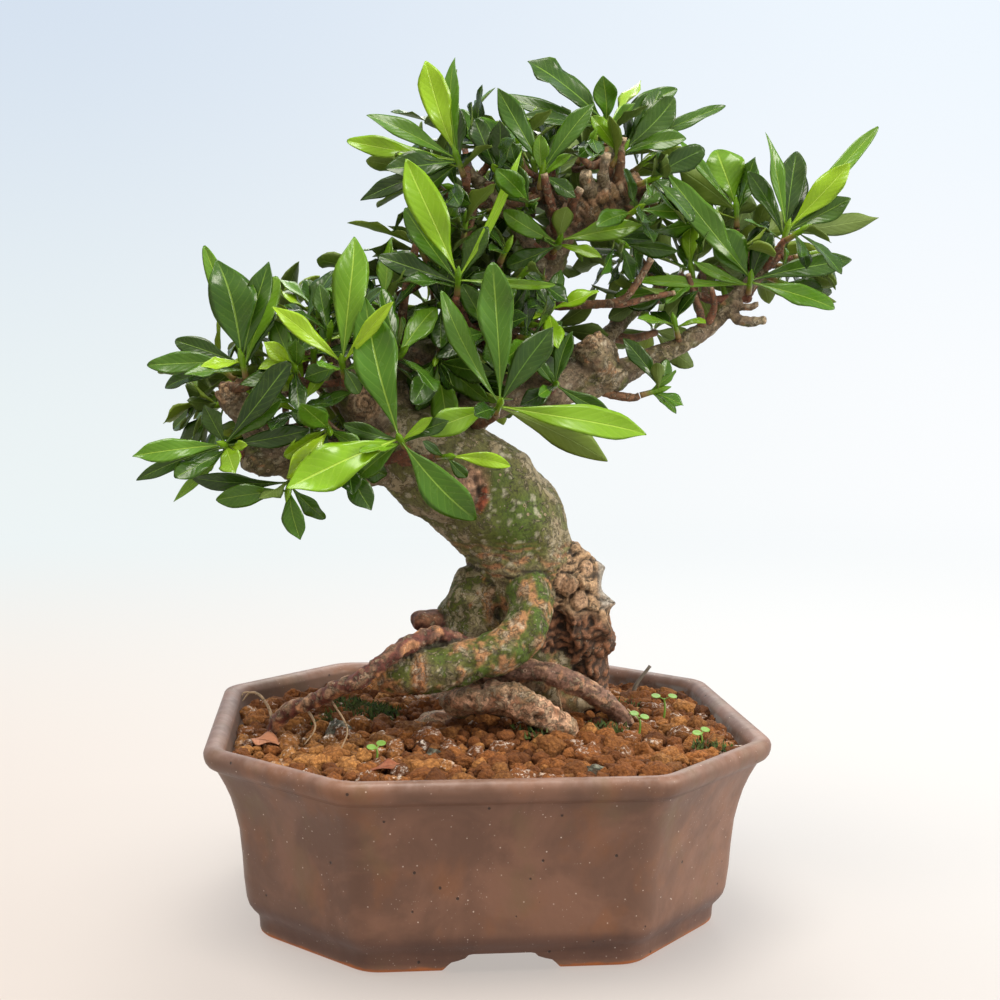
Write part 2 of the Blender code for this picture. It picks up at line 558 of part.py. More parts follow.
# The drain screen and the wire that holds it over the hole
SCREEN_HALF = 19.0
SCREEN_BOTTOM = FLOOR_TOP + GAP
SCREEN_THICKNESS = 0.9
WIRE_RADIUS = 0.75
SCREEN_HOLES = 4


def make_screen(finish):
    pitch = 2 * SCREEN_HALF / SCREEN_HOLES
    top = SCREEN_BOTTOM + SCREEN_THICKNESS
    screen = add_object("drain_screen", box((-SCREEN_HALF, -SCREEN_HALF, SCREEN_BOTTOM),
                                            (SCREEN_HALF, SCREEN_HALF, top)), finish)
    centres = [(k + 0.5) * pitch - SCREEN_HALF for k in range(SCREEN_HOLES)]
    half = 0.34 * pitch
    boolean(screen, "DIFFERENCE", [box((x - half, y - half, SCREEN_BOTTOM - 1),
                                       (x + half, y + half, top + 1))
                                   for x in centres for y in centres])


def make_screen_wire(finish):
    """A wire over the screen, down through the drain hole, and bent out under the floor."""
    over = SCREEN_BOTTOM + SCREEN_THICKNESS + GAP + WIRE_RADIUS
    under = FLOOR_UNDER - 2 * GAP - WIRE_RADIUS
    leg = SCREEN_HALF / SCREEN_HOLES
    half = [(leg - 1.5, over), (leg, over - 1.5), (leg, under + 1.5), (leg + 1.5, under),
            (DRAIN_RADIUS + 5, under)]
    keys = [(-x, leg, z, WIRE_RADIUS) for x, z in reversed(half)]
    keys += [(x, leg, z, WIRE_RADIUS) for x, z in half]
    add_object("screen_wire", tube(keys, 6, 1), finish, smooth=True)


# The soil

def soil_height(x, y):
    spread = (Vector((x, y)) - MOUND_CENTRE).length / MOUND_SPREAD
    return SOIL_EDGE + SOIL_MOUND / (1 + spread ** 2) + 1.2 * noise.noise(Vector((x, y, 3)) * 0.03)


def granule_surface():
    """A sheet of raised granules, each a low six-sided cone, thickened far downwards."""
    draw = random.Random(SEED + 1)
    step = GRANULE_PITCH / sqrt(3)
    rise = step * sqrt(3) / 2
    columns, rows = int(2 * POT_HALF_X / step) + 3, int(2 * POT_HALF_Y / rise) + 3
    points = []
    for j in range(rows):
        for i in range(columns):
            raised = (i - j // 2 - j) % 3 == 0
            x = (i + 0.5 * (j % 2)) * step - POT_HALF_X - step + draw.uniform(-0.5, 0.5)
            y = j * rise - POT_HALF_Y - rise + draw.uniform(-0.5, 0.5)
            bump = draw.uniform(2.0, 4.0) if raised else draw.uniform(-1.3, -0.3)
            points.append((x, y, soil_height(x, y) + bump))
    points += [(x, y, -20) for x, y, z in points]
    faces = []
    lower = rows * columns
    for j in range(rows - 1):
        for i in range(columns - 1):
            a = j * columns + i
            b, c, d = a + 1, a + columns, a + columns + 1
            split = [(a, b, d), (a, d, c)] if j % 2 else [(a, b, c), (b, d, c)]
            faces += split + [tuple(k + lower for k in face[::-1]) for face in split]
    edge = ([i for i in range(columns)] + [j * columns + columns - 1 for j in range(1, rows)]
            + [(rows - 1) * columns + i for i in range(columns - 2, -1, -1)]
            + [j * columns for j in range(rows - 2, 0, -1)])
    for a, b in zip(edge, edge[1:] + edge[:1]):
        faces.append((b, a, a + lower, b + lower))
    return points, faces


def make_soil(finish, stems):
    inside = [(inset + GAP, height) for inset, height in INNER_WALL]
    inside[0] = (inside[0][0], FLOOR_TOP + GAP)
    inside.append((inside[-1][0], POT_HEIGHT + 20))
    soil = add_object("soil", loft([pot_ring(inset, height) for inset, height in inside]), finish)
    boolean(soil, "INTERSECT", [granule_surface()], "MANIFOLD")
    reach = SCREEN_HALF + 2 * GAP
    pocket = box((-reach, -reach, 0), (reach, reach, SCREEN_BOTTOM + SCREEN_THICKNESS + 2.4))
    cuts = [united(wood_tubes(ROOT_CLEARANCE, only_low=True))]
    cuts += [cylinder(x, y, SOIL_EDGE - 6, SOIL_EDGE + 30, radius + 0.4, 8)
             for x, y, radius in stems]
    boolean(soil, "DIFFERENCE", [pocket] + cuts, "MANIFOLD")
    keep_largest_body(soil)
    return soil


# Small pieces on the soil
SEEDLINGS = [(-44, -57, 9), (59, -32, 12), (74, -8, 15), (80, -47, 9)]
STICK = (72, 40)


def make_seedling(number, finish, x, y, height):
    """A stem standing in the soil, with its two round seed leaves."""
    foot = soil_height(x, y) - 3.5
    top = Vector((x + 0.5, y, foot + 3.5 + height * 0.6))
    stem = add_object("seedling_%d" % number,
                      tube([(x, y, foot, 0.7), (*top, 0.62)], 5, 1), finish)
    leaves = []
    for k in range(2):
        angle = pi * k + number
        reach = Vector((cos(angle), sin(angle), 0.25)) * 5.5
        base = top - Vector((0, 0, 1)) + reach.normalized() * 0.05
        leaves.append(blade((base, reach, Vector((0, 0, 1)), 4.2, "fresh", 0, 0, 0), 0.6))
    boolean(stem, "UNION", leaves)
    keep_largest_body(stem)


def lay_on(shape, ground):
    """The shape lowered until it lies just above the ground."""
    points, faces = shape
    lift = 12.0
    while lift > 0:
        moved = [Vector(p) + Vector((0, 0, lift - GAP - 0.25)) for p in points]
        if as_tree((moved, faces)).overlap(ground):
            break
        lift -= 0.25
    return [Vector(p) + Vector((0, 0, lift)) for p in points], faces


def make_fallen_leaves(finish, ground):
    places = [("fallen_leaf_left", (-93, -24), (13, -9), 9), ("fallen_leaf_front", (-47, -77),
              (14, 6), 6)]
    for name, (x, y), (reach_x, reach_y), width in places:
        base = Vector((x, y, soil_height(x, y) - 3))
        leaf = blade((base, Vector((reach_x, reach_y, 0.8)), Vector((0, 0, 1)), width,
                      "dark", 0.1, 0.1, 0.3), 0.8)
        add_object(name, lay_on(leaf, ground), finish)


def make_stick(finish):
    x, y = STICK
    foot = soil_height(x, y) - 4
    keys = [(x, y, foot, 0.9), (x, y, foot + 8, 0.9), (x + 7, y + 2, foot + 17, 0.7)]
    add_object("stick", tube(keys, 5, 1), finish)


def main():
    clear_scene()
    finishes = {
        "stoneware": material("stoneware", (0.14, 0.085, 0.065), 0.5),
        "soil": material("soil", (0.42, 0.19, 0.07), 0.9),
        "bark": material("bark", (0.2, 0.17, 0.09), 0.8),
        "leaf": material("leaf", (0.06, 0.2, 0.03), 0.35),
        "dry_leaf": material("dry_leaf", (0.4, 0.2, 0.1), 0.8),
        "screen": material("screen", (0.03, 0.03, 0.03), 0.6),
        "wire": material("wire", (0.6, 0.6, 0.6), 0.4),
    }
    make_pot(finishes["stoneware"])
    make_screen(finishes["screen"])
    make_screen_wire(finishes["wire"])
    stems = [(x, y, 0.7) for x, y, height in SEEDLINGS] + [(*STICK, 0.9)]
    soil = make_soil(finishes["soil"], stems)
    ground = as_tree(([v.co / MM for v in soil.data.vertices],
                      [tuple(p.vertices) for p in soil.data.polygons]))
    tubes = wood_tubes()
    tree = add_object("tree", tubes[0], finishes["bark"])
    boolean(tree, "UNION", tubes[1:], "MANIFOLD")
    keep_largest_body(tree)
    make_sprays(finishes, plan_leaves([as_tree(shape) for shape in wood_tubes(0.4)]))
    for number, (x, y, height) in enumerate(SEEDLINGS, 1):
        make_seedling(number, finishes["leaf"], x, y, height)
    make_fallen_leaves(finishes["dry_leaf"], ground)
    make_stick(finishes["bark"])


main()
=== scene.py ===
# %% [markdown]
# # A gardenia bonsai in an eight-sided stoneware pot
#
# The frame holds the plain solids of the plant: a pot, a block of soil, the wood, and sprays of
# thick flat leaves. This lesson gives each of them the form and the finish of the real one. Every
# fine piece stands exactly where its solid stands, so the sizes and places below are the same
# ones that shaped the solids, in millimetres, with the origin in the middle of the pot's
# underside, X to the right, Y to the back and Z up.

# %% Load the frame
import random
from math import atan2, cos, exp, pi, radians, sin, sqrt

import bmesh
import bpy
import numpy as np
from mathutils import Matrix, Vector, noise
from mathutils.bvhtree import BVHTree


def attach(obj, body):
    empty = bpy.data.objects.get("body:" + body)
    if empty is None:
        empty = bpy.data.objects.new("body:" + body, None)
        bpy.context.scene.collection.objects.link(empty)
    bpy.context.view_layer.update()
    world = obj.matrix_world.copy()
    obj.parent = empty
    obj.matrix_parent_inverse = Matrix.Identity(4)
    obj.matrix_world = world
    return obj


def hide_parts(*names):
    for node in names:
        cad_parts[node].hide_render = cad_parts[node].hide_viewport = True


MM = 0.001
GAP = 0.3
SEED = 41
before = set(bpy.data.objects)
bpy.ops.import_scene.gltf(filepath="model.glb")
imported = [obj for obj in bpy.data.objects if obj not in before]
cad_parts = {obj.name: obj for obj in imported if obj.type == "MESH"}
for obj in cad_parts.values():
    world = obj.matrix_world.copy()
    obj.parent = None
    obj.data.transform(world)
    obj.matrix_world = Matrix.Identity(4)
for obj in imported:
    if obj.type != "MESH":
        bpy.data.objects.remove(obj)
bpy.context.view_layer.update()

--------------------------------

• [Short problem]: Reproduce exactly the lines from the line with "tubes = wood_tubes()" to the line with "in imported if", both end lines included.

• [Task answer]:
    tubes = wood_tubes()
    tree = add_object("tree", tubes[0], finishes["bark"])
    boolean(tree, "UNION", tubes[1:], "MANIFOLD")
    keep_largest_body(tree)
    make_sprays(finishes, plan_leaves([as_tree(shape) for shape in wood_tubes(0.4)]))
    for number, (x, y, height) in enumerate(SEEDLINGS, 1):
        make_seedling(number, finishes["leaf"], x, y, height)
    make_fallen_leaves(finishes["dry_leaf"], ground)
    make_stick(finishes["bark"])


main()
=== scene.py ===
# %% [markdown]
# # A gardenia bonsai in an eight-sided stoneware pot
#
# The frame holds the plain solids of the plant: a pot, a block of soil, the wood, and sprays of
# thick flat leaves. This lesson gives each of them the form and the finish of the real one. Every
# fine piece stands exactly where its solid stands, so the sizes and places below are the same
# ones that shaped the solids, in millimetres, with the origin in the middle of the pot's
# underside, X to the right, Y to the back and Z up.

# %% Load the frame
import random
from math import atan2, cos, exp, pi, radians, sin, sqrt

import bmesh
import bpy
import numpy as np
from mathutils import Matrix, Vector, noise
from mathutils.bvhtree import BVHTree


def attach(obj, body):
    empty = bpy.data.objects.get("body:" + body)
    if empty is None:
        empty = bpy.data.objects.new("body:" + body, None)
        bpy.context.scene.collection.objects.link(empty)
    bpy.context.view_layer.update()
    world = obj.matrix_world.copy()
    obj.parent = empty
    obj.matrix_parent_inverse = Matrix.Identity(4)
    obj.matrix_world = world
    return obj


def hide_parts(*names):
    for node in names:
        cad_parts[node].hide_render = cad_parts[node].hide_viewport = True


MM = 0.001
GAP = 0.3
SEED = 41
before = set(bpy.data.objects)
bpy.ops.import_scene.gltf(filepath="model.glb")
imported = [obj for obj in bpy.data.objects if obj not in before]
cad_parts = {obj.name: obj for obj in imported if obj.type == "MESH"}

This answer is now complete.